There are some similar clips that incorporate a nut with nylon insert which I have seen on aircraft. If I can find them I plan to replace all the other clips I can.
Two ways to secure a nut or bolt which are used on aircraft and which may have some application here are safety wire (or cotter pin) and nylon insert lock nuts. And you never use the same lock nut over again. throw it away and use a new one. Loctite is OK on a bike, but where it is really important, like the oil drains, I am going to start drilling and wiring. By the way, Loctite will dissolve some paints and will cause crazing of plastics with loss of strength or cracking and breaking.
Another alternative to using Loctite is RTV Silicone Sealant (Form-A-Gasket, usually orange, blue or black). This doesn't seem to have the side effects that using Loctite does with plastic parts.
My Bike seems to Vibrate an awful lot. What can I do. ?
by Kristian #562
There a number of sources of vibration on the F650, and if you've been through the list below and it STILL feels rough, then I'm sorry I can't help you any further. Perhaps you just swapped from a very smooth 4 cylinder to the F. Hey it IS a SINGLE, after all and while this is one of the smoothest Big Singles out there, it still vibrates a bit.
This FAQ Deals with Vibrations that appear to come through the bike, not your vibrating head , which may be from either too much beer or more likely from Buffeting, caused by Wind Turbulence. If you're looking for information on Buffeting, which is another animal altogether, you need to go the Buffeting FAQ. If you are looking for the source of Strange Noises, see the Strange Noises FAQ.
Here's a list of known and suspected sources of vibration or possible solutions to reduce your vibrations. They are in no particular order and while it’s not an exhaustive list, these are the most common sources and hopefully will help you quickly identify your problem.
1. Bar-End Weights.
Aftermarket Handlebars FAQ for
Details of Aftermarket Bars
Some of our bikes seem to have come without these or at least, someone maybe forgot to put them back on when they installed heated grips or the Acerbis type of Hand Guards, which are fixed to the end of the handlebar, as opposed to the BMW hand guards, which are fixed a the pivot of the Clutch or Brake. The Bar End Weights sit at the end of your handlebars and dampen the engine and road vibrations. They are plastic coated steel, quite heavy and they can and do rust, if your bike is left outside. If you don't have them, put them on, you'll notice a big difference. Some say they were left off the ST, but I have yet to verify this.

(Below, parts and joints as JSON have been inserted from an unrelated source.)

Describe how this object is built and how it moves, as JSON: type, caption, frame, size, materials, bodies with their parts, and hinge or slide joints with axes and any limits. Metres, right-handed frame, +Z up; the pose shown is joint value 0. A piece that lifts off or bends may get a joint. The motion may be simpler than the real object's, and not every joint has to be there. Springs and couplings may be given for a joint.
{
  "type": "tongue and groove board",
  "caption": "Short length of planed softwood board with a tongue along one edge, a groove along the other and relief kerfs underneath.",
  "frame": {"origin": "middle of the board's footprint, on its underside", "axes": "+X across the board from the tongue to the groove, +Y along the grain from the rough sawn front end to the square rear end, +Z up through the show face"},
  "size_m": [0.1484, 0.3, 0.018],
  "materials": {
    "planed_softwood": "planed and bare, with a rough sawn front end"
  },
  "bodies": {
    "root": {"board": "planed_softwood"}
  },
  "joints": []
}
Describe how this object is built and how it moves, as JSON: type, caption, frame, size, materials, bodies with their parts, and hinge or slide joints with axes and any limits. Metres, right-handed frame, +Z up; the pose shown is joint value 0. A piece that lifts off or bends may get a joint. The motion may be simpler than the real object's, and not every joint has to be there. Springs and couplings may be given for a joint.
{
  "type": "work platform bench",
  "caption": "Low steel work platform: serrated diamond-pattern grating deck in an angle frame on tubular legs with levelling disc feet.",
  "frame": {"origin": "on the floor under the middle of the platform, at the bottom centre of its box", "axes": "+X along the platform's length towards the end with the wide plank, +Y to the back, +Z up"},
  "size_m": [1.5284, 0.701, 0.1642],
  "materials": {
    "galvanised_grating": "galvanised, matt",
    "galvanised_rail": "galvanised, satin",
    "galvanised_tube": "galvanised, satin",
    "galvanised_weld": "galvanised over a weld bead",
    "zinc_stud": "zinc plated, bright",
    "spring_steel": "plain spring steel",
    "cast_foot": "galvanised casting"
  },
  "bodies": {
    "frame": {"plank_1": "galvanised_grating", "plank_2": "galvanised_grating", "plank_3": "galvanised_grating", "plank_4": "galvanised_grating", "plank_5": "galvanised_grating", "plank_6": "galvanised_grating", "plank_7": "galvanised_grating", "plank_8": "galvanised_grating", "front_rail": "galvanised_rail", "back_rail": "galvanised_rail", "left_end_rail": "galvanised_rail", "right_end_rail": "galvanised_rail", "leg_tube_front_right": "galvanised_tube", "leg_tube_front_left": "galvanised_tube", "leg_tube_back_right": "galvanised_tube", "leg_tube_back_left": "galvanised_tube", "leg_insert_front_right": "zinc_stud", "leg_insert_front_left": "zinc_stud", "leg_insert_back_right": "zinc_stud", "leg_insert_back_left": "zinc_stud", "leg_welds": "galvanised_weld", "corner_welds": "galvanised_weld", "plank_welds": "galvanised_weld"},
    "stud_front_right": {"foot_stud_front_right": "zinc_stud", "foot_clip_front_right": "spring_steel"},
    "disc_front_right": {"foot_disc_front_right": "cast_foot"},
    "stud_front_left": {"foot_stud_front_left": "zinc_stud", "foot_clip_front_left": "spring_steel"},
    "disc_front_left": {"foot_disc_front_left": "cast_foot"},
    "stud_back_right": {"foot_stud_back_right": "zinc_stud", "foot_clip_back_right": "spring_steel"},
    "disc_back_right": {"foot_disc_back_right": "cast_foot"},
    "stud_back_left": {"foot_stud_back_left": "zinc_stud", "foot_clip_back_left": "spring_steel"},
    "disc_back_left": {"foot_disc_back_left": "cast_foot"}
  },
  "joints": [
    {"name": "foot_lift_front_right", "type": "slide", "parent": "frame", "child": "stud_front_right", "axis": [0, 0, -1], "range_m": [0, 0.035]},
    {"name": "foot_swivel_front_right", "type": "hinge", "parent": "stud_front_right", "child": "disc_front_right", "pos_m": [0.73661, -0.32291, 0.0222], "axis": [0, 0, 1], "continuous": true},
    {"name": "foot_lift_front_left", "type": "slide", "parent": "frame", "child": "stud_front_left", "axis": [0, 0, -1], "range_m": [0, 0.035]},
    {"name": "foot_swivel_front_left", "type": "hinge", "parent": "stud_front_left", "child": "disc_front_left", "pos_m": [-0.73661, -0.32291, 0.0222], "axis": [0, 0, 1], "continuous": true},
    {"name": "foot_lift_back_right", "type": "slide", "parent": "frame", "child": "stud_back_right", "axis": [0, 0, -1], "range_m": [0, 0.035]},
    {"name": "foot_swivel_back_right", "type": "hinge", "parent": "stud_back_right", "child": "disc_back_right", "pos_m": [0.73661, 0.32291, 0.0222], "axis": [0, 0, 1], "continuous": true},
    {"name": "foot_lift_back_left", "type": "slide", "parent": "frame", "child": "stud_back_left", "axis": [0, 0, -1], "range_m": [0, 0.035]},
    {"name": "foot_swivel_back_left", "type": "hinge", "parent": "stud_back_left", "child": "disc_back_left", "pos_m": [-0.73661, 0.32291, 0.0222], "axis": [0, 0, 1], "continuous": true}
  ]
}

“The weights are needed if you plan to install the BMW handguards. If you don't have heated grips, the weight P/N is 32 71 7 658 947. Be sure to specify heated vs. non-heated as it was a point of confusion at the local dealers here. Make sure you get the bolts as well. I think the weights and bolts were close to $30. By the way, the weights make a major difference in vibration reduction.” Kristian, Newark.
2. Engine Mounting Bolts.
These often vibrate loose with Driving or Engine vibrations and can contribute to a lot of Vibration through to the handlebars. These are Large Bolts with primarily Nyloc Nuts that fix the Engine to the Frame. Some are very hard to get to. You will need a 17mm socket for the Nut and an 8mm Allen key Socket to hold the Bolt. To get to the UPPERMOST bolt behind the Engine you will need to Remove the Tank. The Nyloc Nut types are mainly at the front of the Engine. They are located here: Uppermost Front, Next one Down (Easy to miss as behind Exhaust), Bolts 3 and 4, Lower Rear (Smaller), Upper Rear. (Just in Front of Carbs).

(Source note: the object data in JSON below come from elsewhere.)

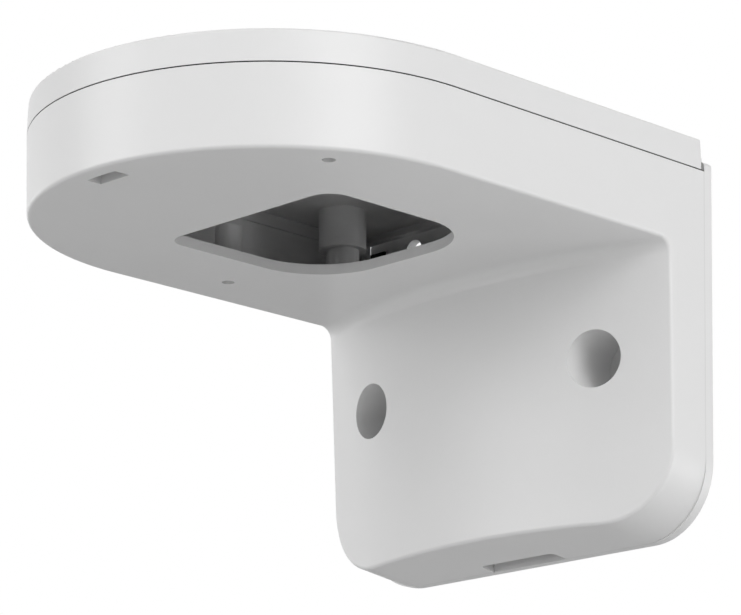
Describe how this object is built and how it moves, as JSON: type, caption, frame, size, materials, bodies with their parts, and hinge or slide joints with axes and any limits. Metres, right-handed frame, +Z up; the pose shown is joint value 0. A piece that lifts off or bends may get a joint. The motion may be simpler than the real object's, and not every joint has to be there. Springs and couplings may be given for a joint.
{
  "type": "camera wall bracket",
  "caption": "Wall bracket for a small dome camera: flat hollow arm with a round end and cable opening below, cap on top, leg at the wall with deep screw bores.",
  "frame": {"origin": "midway between the two upper wall screw holes, on the face that meets the wall", "axes": "+Y into the wall, +Z up, +X across, the arm reaches towards -Y"},
  "size_m": [0.122, 0.1545, 0.1009],
  "materials": {
    "white_plastic": "fine matte, moulded",
    "dark_rubber": "matte",
    "screw_steel": "zinc plated"
  },
  "bodies": {
    "root": {"housing": "white_plastic", "top_cover": "white_plastic", "cover_seal": "dark_rubber", "back_plate": "white_plastic", "cover_screw_rear_left": "screw_steel", "cover_screw_rear_right": "screw_steel", "cover_screw_front_left": "screw_steel", "cover_screw_front_right": "screw_steel", "plate_screw_upper_left": "screw_steel", "plate_screw_upper_right": "screw_steel", "plate_screw_lower_left": "screw_steel", "plate_screw_lower_right": "screw_steel"}
  },
  "joints": []
}
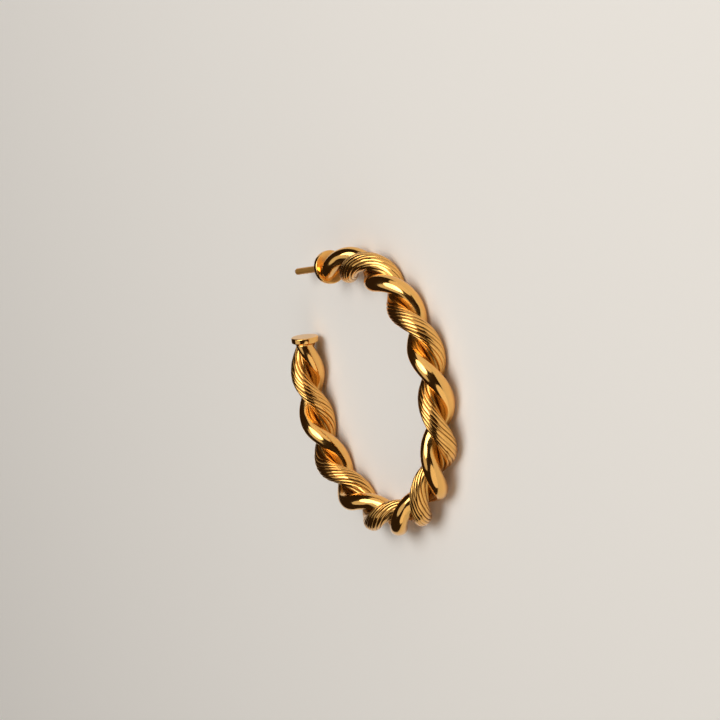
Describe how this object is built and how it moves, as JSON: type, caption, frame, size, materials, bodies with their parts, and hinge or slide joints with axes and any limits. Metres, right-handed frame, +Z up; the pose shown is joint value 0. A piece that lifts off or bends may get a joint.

For the Classic, no-one can actually find the EXACT Torques. Some folks have used 50Nm with no Problems. The Classic Manual says Front and Rear Footrest Bolts and the Centrestand Bolts all get 50Nm. If the GS CD says 41Nm, then 41Nm-50Nm has to be about right.
For the F650 Classic (5#)
Engine/Crankcase to Main
Frame at (Lower, Rear)------ 41-50 Nm (Bolt 10, R)
Engine/Cylinder Head to Main Frame at Top
(Bolt 3, L)
(L= Right Picture), (R= Right Picture)
From the F650GS Repair Manual CD:
Bottom Truss to Frame ----------------------------------------------------------- 21 Nm (Bolt 1, L)
Centre Stand to Frame (GS Only) ------------------------------------------ 41 Nm
Cylinder Head to Frame, Adjusting Sleeve ---- Zero Play, max 5 Nm
For the Classic, the bolt at the top, above the carbs is the same as the two bolts in the front that hold the loop is the same as the bolt at the lower front of the motor is the same as the bolts at the rear of the loop. They're all the same, 17mm nut and 8mm Allen.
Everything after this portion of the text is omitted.